The usefulness of this depends on the rules these questions need to follow. The purpose of the SE network is to provide good answers to questions and to eliminate the need of searching through dozens of random forums to find what you're looking for.

If we have 50 different questions with the same "Please identify this piece of software for me" title and with a gif in the questions body, then there's no chance they are ever going to pop up in a Google search and they might as well get deleted if they only help for one person.

A great example to follow in my opinion is the movie SE. They have strict rules on identification requests. You need to give the question a descriptive title, you need to write a couple of lines of text in the question's body and you need to provide as much details about the movie, as you can (art style, the date you saw it/got released, etc.). If we do the same, then this feature has a good chance of becoming useful.

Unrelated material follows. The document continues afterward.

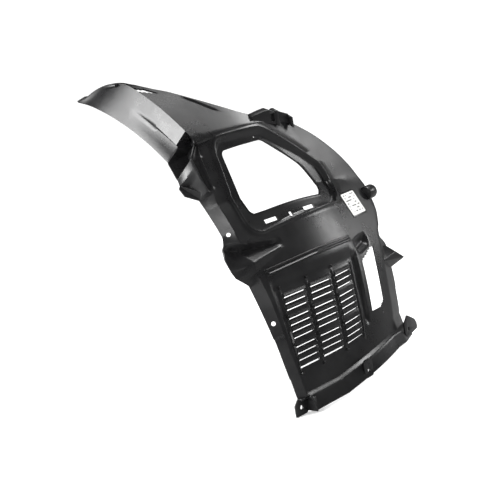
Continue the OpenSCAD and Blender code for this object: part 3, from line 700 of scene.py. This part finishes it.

There's also the problem of how you describe something, this is why, for instance, Anime SE banned id requests some time ago. Different opinions make it close to impossible to find questions about the software you're looking for.

And last but not least, there's the problem with customization. I've seen examples of IDEs getting customized to look like a different ones, because the programmer liked that style (I remember a conversation on r/programminghorror, that occupied 4 and a half screens, because someone asked the OP what IDE he used and no one could recognize it. It was sublime 3 modified to look like VS with IntelliJ-like recommendations)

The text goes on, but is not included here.